As CMA Shipping 2018 convenes, we are more than a year into the Trump administration and it is fair to say that the U.S. regulatory framework for the shipping industry has seen some changes. In this issue of Mainbrace, we drill down on relevant developments in “Trump and the Maritime Industry: A Look Back and Forward.” Additionally, we offer an update on the Jones Act, an important subject that continues to be a focal point for our industry, as well as offer a report on developments concerning the vexing topic of ballast water management.

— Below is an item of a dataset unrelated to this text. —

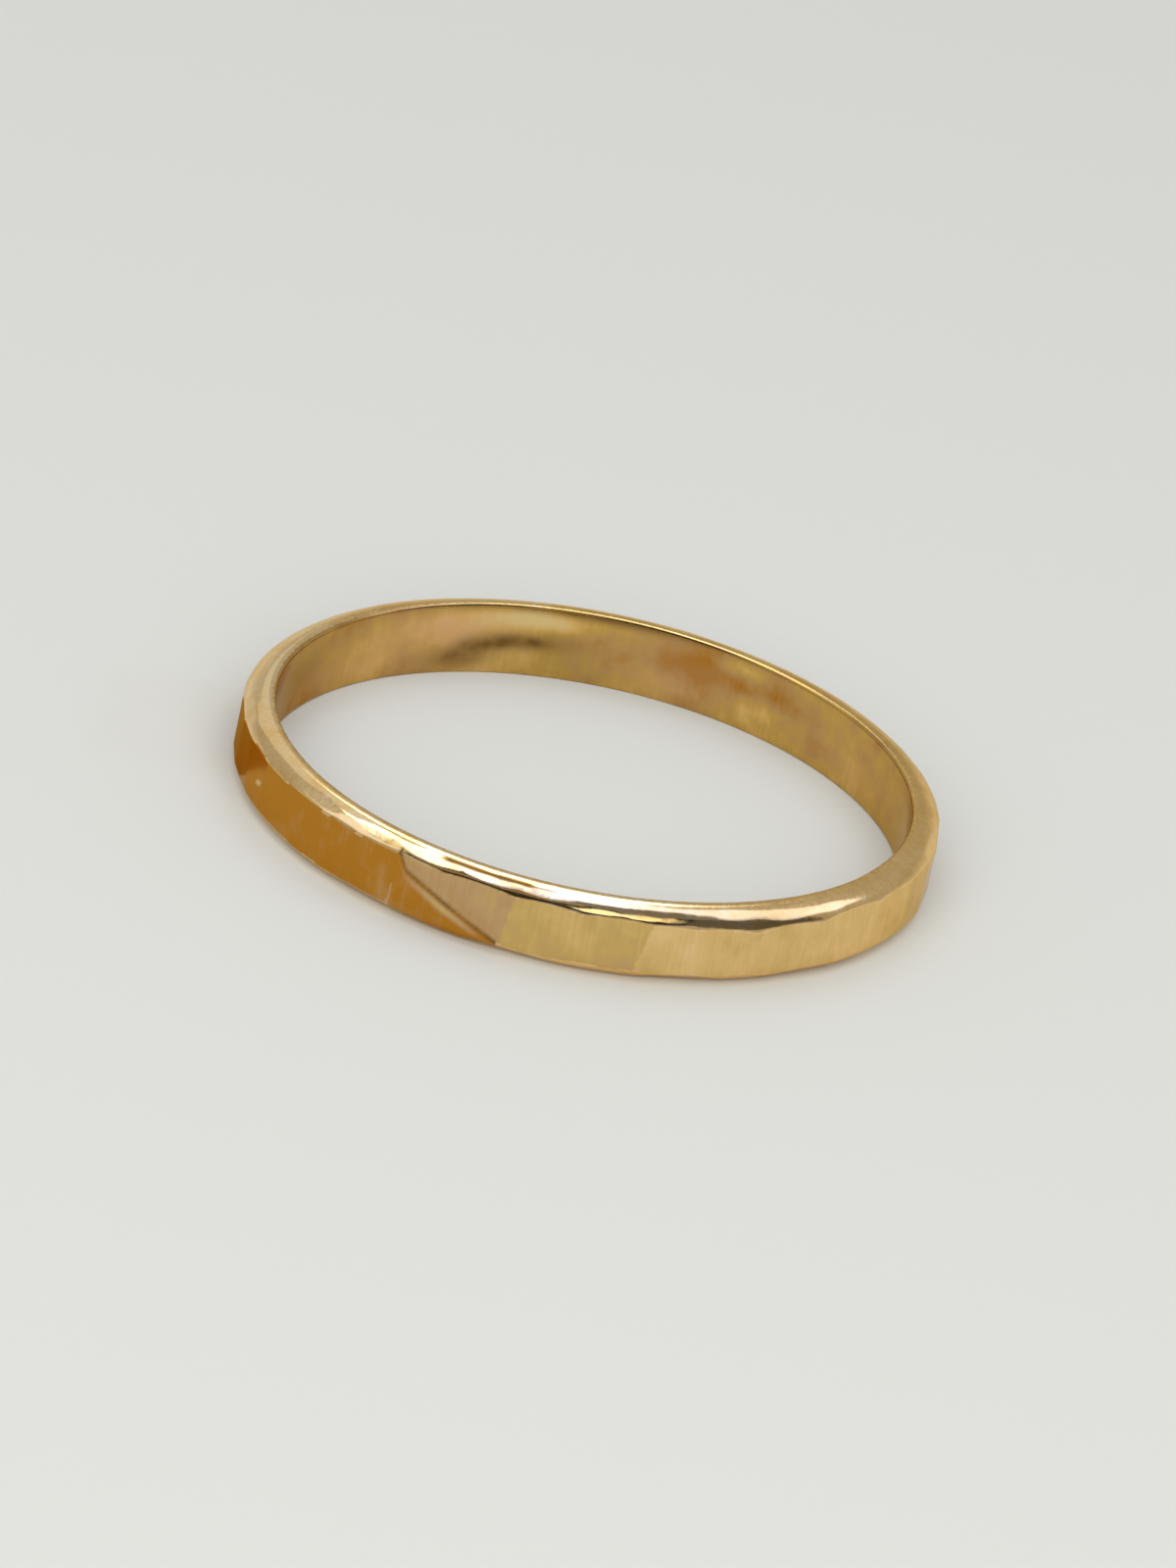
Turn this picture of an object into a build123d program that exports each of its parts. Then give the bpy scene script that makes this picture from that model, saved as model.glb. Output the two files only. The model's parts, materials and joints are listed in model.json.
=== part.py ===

In our law practice, we have continued our long-term focus on maritime environmental matters and regularly advise our clients on compliance measures. Avoiding problems is a sure way to achieve profits and value, which is the key theme of this year’s CMA conference. Along those lines, this issue of Mainbrace includes suggested tools to strengthen environmental compliance. We also continue to encounter distressing matters involving cybersecurity, and offer a cautionary tale for the shipping industry that we hope our readers will take time to consider, as well as provide a thoughtful analysis on recent varying decisions and approaches from New York bankruptcy courts regarding territorial limits of U.S. Bankruptcy Code avoidance powers.
Lastly, technology continues to develop in the shipping industry and we provide a look ahead to developments in the areas of Smart Ships, drones, and innovative collaboration. I expect we will be focusing on these topics for some years to come.
We hope you enjoy this issue of Mainbrace and always welcome your feedback and suggestions for future articles.